RECORD LIST:
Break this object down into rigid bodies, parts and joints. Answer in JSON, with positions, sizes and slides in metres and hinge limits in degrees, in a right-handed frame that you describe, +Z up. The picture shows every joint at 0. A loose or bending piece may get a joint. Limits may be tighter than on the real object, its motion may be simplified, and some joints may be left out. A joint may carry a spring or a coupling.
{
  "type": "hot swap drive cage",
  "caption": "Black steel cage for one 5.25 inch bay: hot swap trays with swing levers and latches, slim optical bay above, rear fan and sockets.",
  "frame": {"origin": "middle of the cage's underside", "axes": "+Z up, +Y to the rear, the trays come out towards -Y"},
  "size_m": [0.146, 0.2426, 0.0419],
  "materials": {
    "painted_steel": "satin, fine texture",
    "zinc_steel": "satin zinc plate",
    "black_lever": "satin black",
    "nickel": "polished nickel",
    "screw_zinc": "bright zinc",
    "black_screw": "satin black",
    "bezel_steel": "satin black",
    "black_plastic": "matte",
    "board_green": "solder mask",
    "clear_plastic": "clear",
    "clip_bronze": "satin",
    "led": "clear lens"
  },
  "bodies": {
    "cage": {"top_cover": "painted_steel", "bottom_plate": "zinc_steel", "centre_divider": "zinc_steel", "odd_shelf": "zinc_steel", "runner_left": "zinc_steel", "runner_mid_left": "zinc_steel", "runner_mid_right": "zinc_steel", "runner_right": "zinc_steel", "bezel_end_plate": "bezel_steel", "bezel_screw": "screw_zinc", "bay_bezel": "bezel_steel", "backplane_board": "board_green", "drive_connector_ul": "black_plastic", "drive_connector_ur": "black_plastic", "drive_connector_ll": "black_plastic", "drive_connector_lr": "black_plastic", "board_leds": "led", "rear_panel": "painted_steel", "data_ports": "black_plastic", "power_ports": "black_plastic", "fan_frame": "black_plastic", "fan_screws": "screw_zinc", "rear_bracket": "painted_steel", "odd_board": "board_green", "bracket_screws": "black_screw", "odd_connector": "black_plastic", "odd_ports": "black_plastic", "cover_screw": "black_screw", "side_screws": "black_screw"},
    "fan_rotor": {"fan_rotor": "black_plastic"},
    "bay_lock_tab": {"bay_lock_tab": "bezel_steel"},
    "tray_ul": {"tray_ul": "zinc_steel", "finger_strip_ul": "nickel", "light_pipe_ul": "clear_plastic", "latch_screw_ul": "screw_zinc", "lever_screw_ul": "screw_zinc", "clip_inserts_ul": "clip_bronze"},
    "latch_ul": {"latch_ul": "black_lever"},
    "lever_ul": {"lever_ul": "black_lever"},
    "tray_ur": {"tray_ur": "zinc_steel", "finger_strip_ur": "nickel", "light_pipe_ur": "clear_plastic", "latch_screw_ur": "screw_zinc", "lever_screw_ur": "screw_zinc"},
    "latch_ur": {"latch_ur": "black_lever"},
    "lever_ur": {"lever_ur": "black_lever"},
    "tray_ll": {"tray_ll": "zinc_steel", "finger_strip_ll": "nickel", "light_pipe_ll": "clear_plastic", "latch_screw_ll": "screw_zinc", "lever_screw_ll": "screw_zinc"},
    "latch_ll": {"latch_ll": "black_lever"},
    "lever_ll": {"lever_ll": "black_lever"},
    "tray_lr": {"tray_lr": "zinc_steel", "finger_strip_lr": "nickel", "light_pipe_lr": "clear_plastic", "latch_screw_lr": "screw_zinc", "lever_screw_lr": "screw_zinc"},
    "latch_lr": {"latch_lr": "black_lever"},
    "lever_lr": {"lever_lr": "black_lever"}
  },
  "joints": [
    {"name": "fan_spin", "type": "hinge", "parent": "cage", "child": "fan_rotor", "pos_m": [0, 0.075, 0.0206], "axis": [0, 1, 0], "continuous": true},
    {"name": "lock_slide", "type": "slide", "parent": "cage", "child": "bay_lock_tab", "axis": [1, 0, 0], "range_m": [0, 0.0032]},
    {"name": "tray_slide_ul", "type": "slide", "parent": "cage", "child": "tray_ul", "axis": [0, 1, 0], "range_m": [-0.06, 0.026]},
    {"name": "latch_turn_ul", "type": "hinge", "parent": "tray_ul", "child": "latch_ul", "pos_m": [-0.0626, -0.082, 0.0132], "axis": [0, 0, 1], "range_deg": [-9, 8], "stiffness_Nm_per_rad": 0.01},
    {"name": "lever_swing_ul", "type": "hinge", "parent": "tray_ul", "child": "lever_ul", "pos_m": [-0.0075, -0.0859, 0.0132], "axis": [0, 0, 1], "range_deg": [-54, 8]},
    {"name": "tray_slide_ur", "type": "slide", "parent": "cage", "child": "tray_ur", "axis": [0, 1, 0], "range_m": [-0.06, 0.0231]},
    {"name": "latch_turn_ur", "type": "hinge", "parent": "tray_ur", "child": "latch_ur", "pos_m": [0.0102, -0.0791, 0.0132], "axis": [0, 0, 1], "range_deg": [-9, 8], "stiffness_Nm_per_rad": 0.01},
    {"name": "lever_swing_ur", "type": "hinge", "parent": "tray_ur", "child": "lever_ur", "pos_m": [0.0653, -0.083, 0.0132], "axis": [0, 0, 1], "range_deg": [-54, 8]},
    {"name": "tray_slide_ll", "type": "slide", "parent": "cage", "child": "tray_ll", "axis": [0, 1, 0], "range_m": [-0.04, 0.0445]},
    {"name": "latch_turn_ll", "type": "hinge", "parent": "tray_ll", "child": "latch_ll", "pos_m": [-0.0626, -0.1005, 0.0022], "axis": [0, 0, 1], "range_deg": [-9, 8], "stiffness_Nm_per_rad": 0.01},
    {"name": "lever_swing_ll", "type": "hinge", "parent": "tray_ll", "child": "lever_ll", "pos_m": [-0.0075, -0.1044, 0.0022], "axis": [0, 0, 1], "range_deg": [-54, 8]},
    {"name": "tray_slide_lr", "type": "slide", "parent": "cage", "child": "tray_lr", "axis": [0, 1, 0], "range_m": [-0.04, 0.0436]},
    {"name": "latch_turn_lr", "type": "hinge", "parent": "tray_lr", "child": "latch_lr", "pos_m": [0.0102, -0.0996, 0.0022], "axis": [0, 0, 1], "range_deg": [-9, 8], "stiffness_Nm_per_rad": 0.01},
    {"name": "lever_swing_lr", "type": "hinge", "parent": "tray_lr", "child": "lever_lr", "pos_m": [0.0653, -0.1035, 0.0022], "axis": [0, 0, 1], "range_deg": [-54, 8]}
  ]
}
* * *
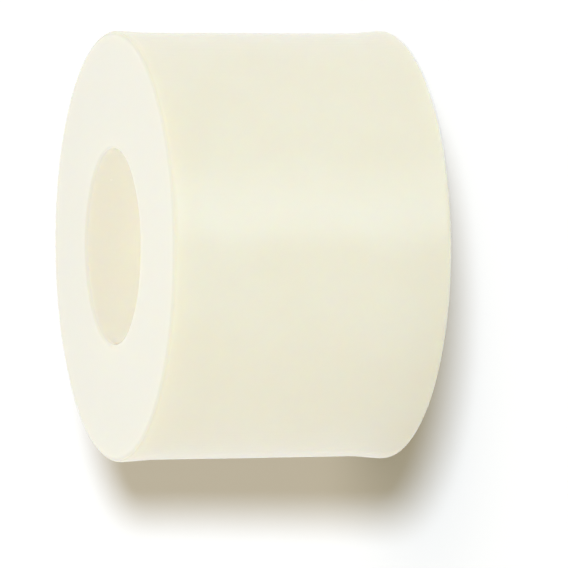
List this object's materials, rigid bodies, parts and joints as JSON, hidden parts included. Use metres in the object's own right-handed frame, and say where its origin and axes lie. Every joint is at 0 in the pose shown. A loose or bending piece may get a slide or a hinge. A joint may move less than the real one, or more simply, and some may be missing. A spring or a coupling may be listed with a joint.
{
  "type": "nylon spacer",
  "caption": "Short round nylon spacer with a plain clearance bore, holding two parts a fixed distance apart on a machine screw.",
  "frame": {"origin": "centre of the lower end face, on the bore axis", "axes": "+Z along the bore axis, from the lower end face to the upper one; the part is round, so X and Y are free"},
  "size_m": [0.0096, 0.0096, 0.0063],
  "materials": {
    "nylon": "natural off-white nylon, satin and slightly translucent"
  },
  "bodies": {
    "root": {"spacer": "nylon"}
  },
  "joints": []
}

GIVEN INSTRUCTION:
Collect the lines of the records that include the string "metres".

ANSWER TO THE TASK:
Break this object down into rigid bodies, parts and joints. Answer in JSON, with positions, sizes and slides in metres and hinge limits in degrees, in a right-handed frame that you describe, +Z up. The picture shows every joint at 0. A loose or bending piece may get a joint. Limits may be tighter than on the real object, its motion may be simplified, and some joints may be left out. A joint may carry a spring or a coupling.
List this object's materials, rigid bodies, parts and joints as JSON, hidden parts included. Use metres in the object's own right-handed frame, and say where its origin and axes lie. Every joint is at 0 in the pose shown. A loose or bending piece may get a slide or a hinge. A joint may move less than the real one, or more simply, and some may be missing. A spring or a coupling may be listed with a joint.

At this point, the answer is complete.